** START OF Supplied data **

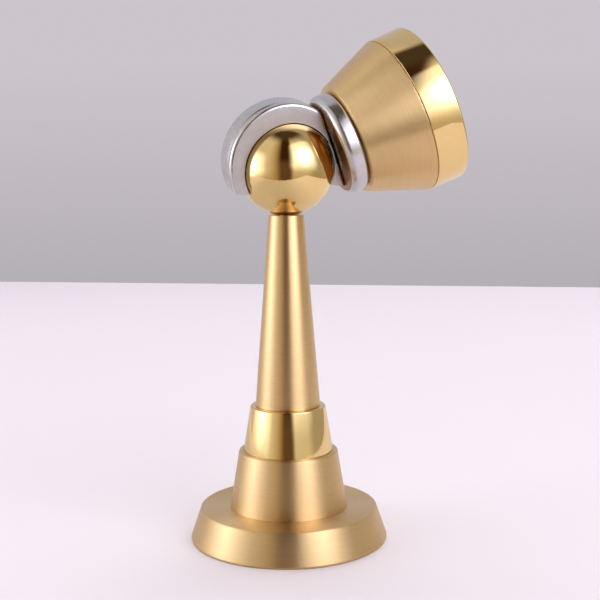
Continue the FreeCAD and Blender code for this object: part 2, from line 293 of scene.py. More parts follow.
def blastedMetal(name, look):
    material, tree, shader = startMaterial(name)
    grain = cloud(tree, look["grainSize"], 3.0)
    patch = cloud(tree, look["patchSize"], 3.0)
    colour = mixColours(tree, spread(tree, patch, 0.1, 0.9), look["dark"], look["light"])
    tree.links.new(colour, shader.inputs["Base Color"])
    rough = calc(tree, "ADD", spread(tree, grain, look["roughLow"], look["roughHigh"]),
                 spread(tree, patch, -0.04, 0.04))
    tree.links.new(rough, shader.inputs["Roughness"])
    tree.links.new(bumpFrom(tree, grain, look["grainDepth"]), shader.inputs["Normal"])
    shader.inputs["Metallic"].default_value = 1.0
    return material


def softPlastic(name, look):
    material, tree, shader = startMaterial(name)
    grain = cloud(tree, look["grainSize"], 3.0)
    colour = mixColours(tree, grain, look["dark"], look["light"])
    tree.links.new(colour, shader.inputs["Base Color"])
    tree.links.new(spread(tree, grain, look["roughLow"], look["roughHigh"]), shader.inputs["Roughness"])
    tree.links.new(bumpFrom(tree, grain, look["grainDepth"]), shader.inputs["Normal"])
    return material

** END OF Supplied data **
** START OF Supplied data **

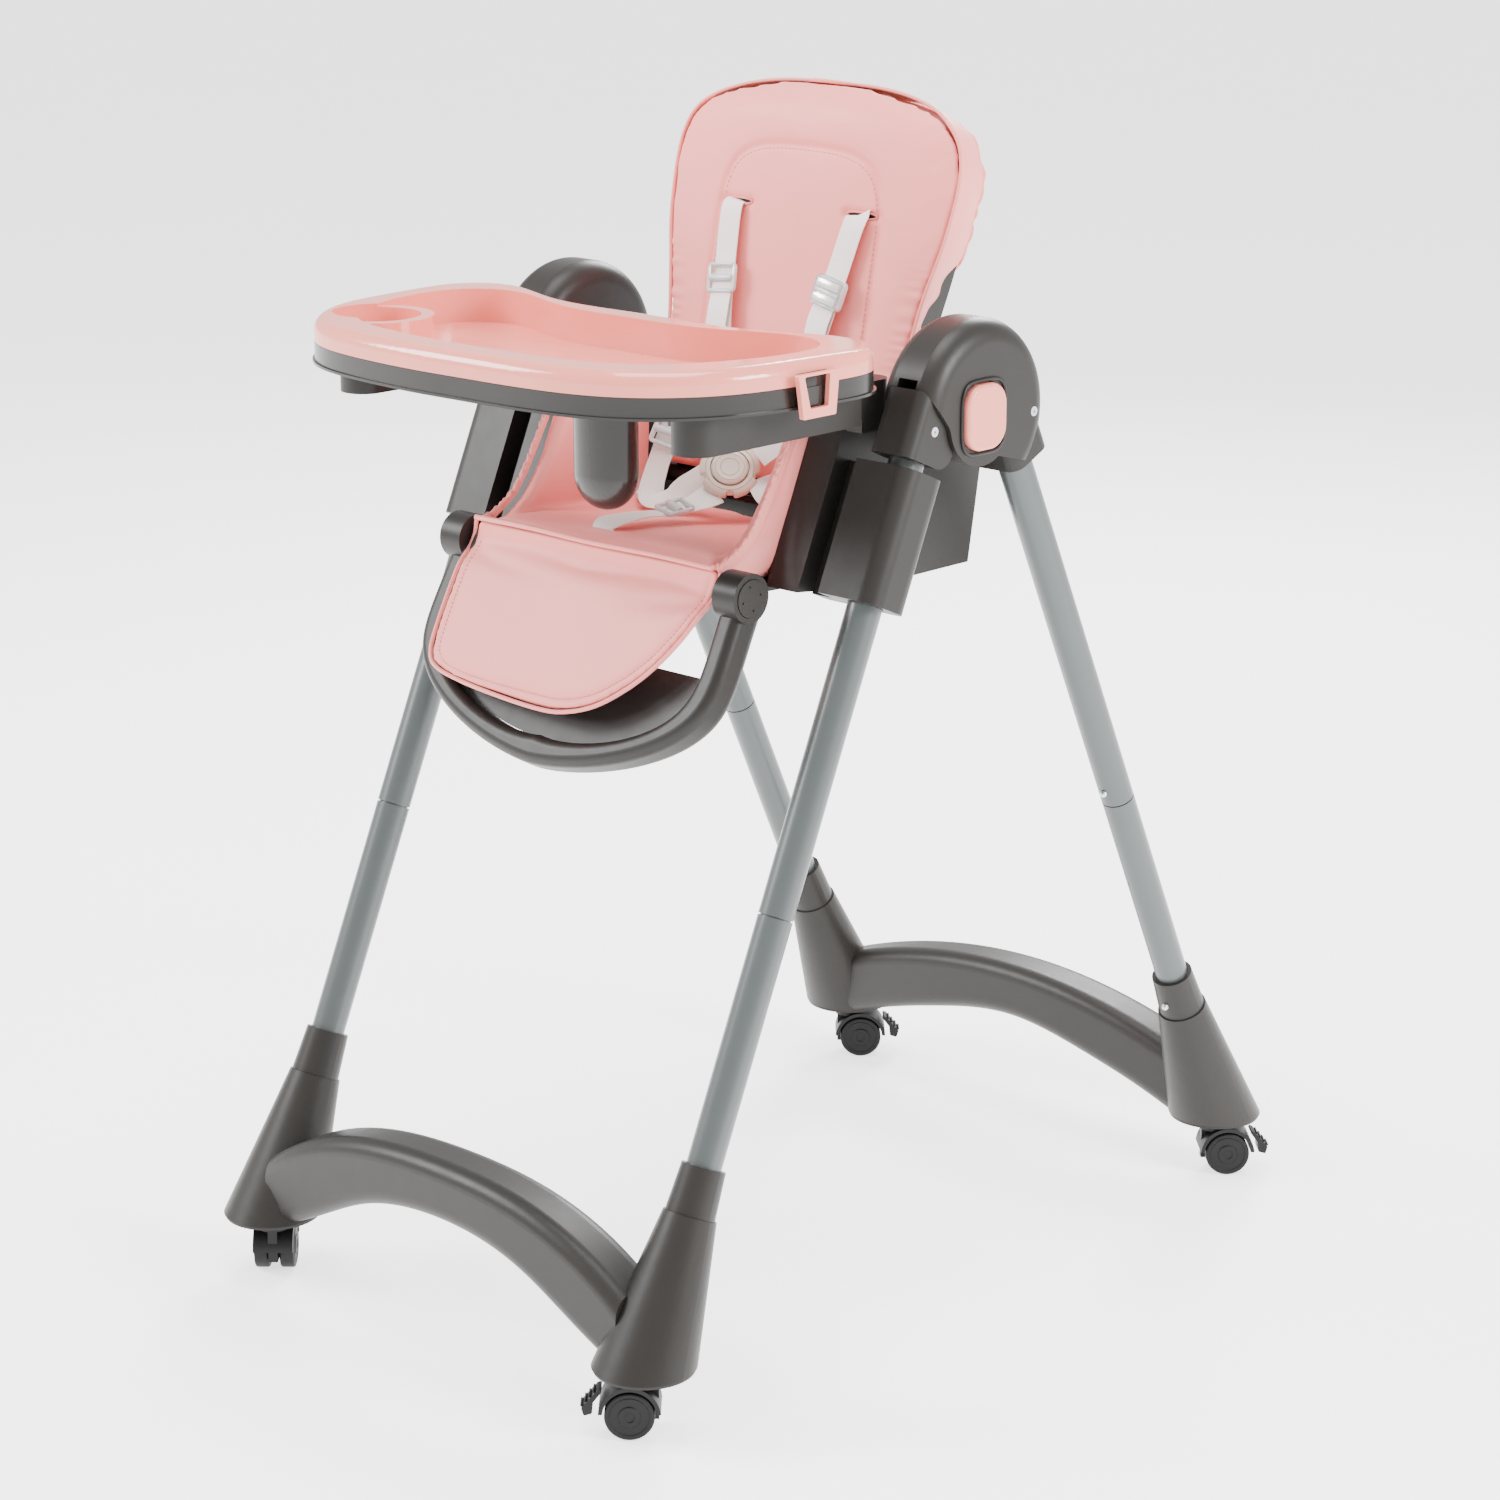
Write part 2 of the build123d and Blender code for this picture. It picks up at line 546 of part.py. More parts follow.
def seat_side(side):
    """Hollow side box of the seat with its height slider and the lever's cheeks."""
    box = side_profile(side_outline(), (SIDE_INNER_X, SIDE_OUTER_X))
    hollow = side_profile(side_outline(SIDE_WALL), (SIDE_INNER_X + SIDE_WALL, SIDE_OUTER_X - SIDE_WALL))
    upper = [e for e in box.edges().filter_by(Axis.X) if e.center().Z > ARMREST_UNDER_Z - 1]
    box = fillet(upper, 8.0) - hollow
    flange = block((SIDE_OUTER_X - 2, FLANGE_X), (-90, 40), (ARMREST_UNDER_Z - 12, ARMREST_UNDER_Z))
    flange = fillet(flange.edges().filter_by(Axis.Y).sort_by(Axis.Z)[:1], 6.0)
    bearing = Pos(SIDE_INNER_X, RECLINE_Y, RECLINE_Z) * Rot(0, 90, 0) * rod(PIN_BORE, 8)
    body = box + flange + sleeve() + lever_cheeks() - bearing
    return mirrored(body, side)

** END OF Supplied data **

(What to work on): Starting at the line that contains "Write part 2" and stopping at the line that contains "return mirrored(body, side)", transcribe the lines exactly; both boundary lines are to be included.

(Answer to this problem):
Write part 2 of the build123d and Blender code for this picture. It picks up at line 546 of part.py. More parts follow.
def seat_side(side):
    """Hollow side box of the seat with its height slider and the lever's cheeks."""
    box = side_profile(side_outline(), (SIDE_INNER_X, SIDE_OUTER_X))
    hollow = side_profile(side_outline(SIDE_WALL), (SIDE_INNER_X + SIDE_WALL, SIDE_OUTER_X - SIDE_WALL))
    upper = [e for e in box.edges().filter_by(Axis.X) if e.center().Z > ARMREST_UNDER_Z - 1]
    box = fillet(upper, 8.0) - hollow
    flange = block((SIDE_OUTER_X - 2, FLANGE_X), (-90, 40), (ARMREST_UNDER_Z - 12, ARMREST_UNDER_Z))
    flange = fillet(flange.edges().filter_by(Axis.Y).sort_by(Axis.Z)[:1], 6.0)
    bearing = Pos(SIDE_INNER_X, RECLINE_Y, RECLINE_Z) * Rot(0, 90, 0) * rod(PIN_BORE, 8)
    body = box + flange + sleeve() + lever_cheeks() - bearing
    return mirrored(body, side)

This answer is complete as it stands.